While Vanes does believe there is stock in the possibility that brain rot content could be influencing how young people’s minds work, he finds it to be more of a scapegoat than the root cause.
“I think a lot of things, like attention spans, are related to the hours that we are expected to work and the culture that we live in,” Vanes said. “The media comes after the culture.”
Vanes pointed to recent remakes of animated Disney films as a signifier of film following the culture. At a point where people want easy-to-swallow content they don’t have to think about, film studios are looking for ways to cash in.
“The industry has always sort of relied on things that are tested. If something works, like princess movies, they’re going to keep making them until they can’t. The idea that profit is more important than anything else is most prevalent. Right now, they are catering to brain rot spectators,” Vanes said.
While brain rot has already permeated the film industry, Vanes does not see the potential risks of brain rot slang. He finds abbreviations and shorthand to be a natural function of communication.
“There’s a process known as chunking where what you hear consolidates in a sort of chunk that you can access through memory.
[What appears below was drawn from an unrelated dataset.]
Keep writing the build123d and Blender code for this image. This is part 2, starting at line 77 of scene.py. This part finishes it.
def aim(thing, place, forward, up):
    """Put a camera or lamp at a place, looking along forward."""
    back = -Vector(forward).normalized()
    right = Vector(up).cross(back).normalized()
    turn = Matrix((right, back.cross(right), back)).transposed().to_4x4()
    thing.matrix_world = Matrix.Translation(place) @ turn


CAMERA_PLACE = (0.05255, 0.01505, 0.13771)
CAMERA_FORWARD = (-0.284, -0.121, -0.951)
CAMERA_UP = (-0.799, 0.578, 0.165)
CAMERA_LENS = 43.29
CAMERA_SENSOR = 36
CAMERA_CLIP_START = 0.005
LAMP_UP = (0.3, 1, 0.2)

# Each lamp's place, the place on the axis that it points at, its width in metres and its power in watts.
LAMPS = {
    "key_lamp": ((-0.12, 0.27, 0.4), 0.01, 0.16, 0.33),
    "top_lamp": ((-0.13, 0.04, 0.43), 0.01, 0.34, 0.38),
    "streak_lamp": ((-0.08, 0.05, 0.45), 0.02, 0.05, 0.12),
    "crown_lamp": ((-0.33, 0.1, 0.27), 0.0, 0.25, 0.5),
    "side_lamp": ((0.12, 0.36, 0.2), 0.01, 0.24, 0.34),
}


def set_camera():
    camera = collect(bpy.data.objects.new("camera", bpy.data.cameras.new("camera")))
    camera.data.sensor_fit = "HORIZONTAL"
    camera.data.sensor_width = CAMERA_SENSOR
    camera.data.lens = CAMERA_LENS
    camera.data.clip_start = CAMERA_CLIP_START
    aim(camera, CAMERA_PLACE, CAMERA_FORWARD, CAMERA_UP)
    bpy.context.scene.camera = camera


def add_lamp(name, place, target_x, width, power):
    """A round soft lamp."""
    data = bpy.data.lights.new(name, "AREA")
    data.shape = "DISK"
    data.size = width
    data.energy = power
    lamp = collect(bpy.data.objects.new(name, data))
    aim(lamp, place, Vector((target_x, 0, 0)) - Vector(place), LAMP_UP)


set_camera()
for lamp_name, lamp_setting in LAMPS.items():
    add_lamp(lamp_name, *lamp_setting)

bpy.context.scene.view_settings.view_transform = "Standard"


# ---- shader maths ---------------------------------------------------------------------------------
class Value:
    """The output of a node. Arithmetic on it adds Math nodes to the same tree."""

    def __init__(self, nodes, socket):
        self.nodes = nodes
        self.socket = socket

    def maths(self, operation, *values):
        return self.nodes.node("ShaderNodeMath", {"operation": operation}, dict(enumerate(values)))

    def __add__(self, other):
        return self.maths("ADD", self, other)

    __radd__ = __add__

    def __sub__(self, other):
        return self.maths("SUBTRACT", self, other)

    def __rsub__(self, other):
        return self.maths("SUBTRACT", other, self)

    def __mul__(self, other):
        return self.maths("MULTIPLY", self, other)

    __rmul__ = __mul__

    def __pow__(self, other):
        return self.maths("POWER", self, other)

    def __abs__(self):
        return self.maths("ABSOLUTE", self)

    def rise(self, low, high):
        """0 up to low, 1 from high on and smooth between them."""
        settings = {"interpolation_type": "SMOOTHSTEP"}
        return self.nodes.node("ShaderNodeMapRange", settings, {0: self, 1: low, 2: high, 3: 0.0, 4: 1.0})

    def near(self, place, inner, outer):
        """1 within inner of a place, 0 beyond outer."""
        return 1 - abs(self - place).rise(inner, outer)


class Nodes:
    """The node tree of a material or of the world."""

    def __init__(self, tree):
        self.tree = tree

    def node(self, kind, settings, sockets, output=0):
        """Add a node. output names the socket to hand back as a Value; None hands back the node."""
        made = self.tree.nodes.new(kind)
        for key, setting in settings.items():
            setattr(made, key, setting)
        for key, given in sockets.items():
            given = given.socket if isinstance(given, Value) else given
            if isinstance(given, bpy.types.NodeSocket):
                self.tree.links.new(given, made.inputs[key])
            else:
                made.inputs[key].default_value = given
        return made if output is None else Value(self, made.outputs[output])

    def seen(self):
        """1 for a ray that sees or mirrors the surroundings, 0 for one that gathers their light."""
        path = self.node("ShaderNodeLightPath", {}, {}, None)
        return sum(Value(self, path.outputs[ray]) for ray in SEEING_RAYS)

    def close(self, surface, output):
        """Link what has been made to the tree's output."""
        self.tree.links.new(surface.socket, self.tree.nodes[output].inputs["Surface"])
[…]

Shorthands simplify the process,” Vanes said.
From a student’s perspective, shorthand is so ingrained in how young people communicate that Walker believes brain rot does nothing new to further complicate things.
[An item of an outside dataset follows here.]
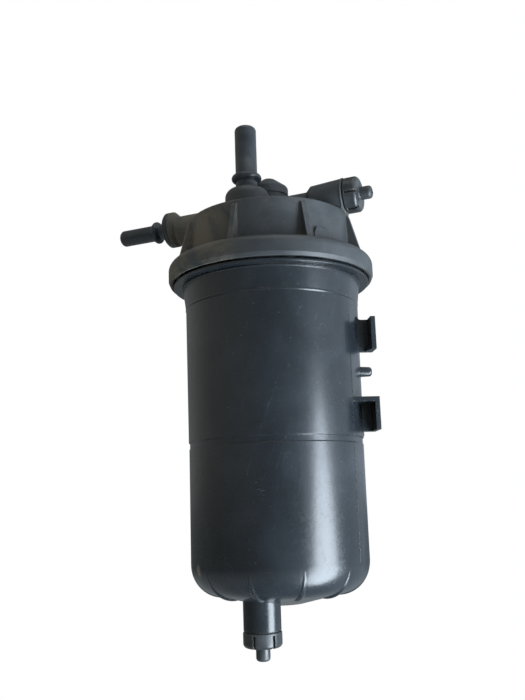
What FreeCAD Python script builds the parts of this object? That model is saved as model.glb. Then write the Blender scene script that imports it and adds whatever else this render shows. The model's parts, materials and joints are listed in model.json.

“I feel like it is a form of creativity,” Walker said. “To make something very unique within itself. We all have a good idea of what professional language is It depends on who you’re talking to. Linguistics is not something that is set. It’s always evolving and always changing.”
Walker believes even the most staunch critics of brain rot terminology won’t need to worry for long. Just as soon as a phrase like “Kamala is BRAT” makes its way from TikTok, to Instagram, and then Facebook, it will already have been replaced.
“Meme culture is part of the media,” Walker said. “Things come and go, and memes die and rise.”
The revolving door of the internet shuffles in new trends every day, but only some of them end up taking off so far as to influence language and film. Given the unpredictability, Vanes can see a future where brain rot is hailed as an art form.
“Right now, we think that TikTok is affecting our brains, but 20 years from now, we might encourage our children to watch TikToks because it’s good for them,” Vanes said.
The popularity of brain rot could be the source of many consequences — some good and some not. Whether videos of people dancing while pointing at text boxes above their heads continue to enrapture the culture or become replaced by some inconceivable next step in Thoreau’s original brain rot theory, self-moderation on the internet is as important as ever.
“Media is defined by the power that we give it,” Vanes said.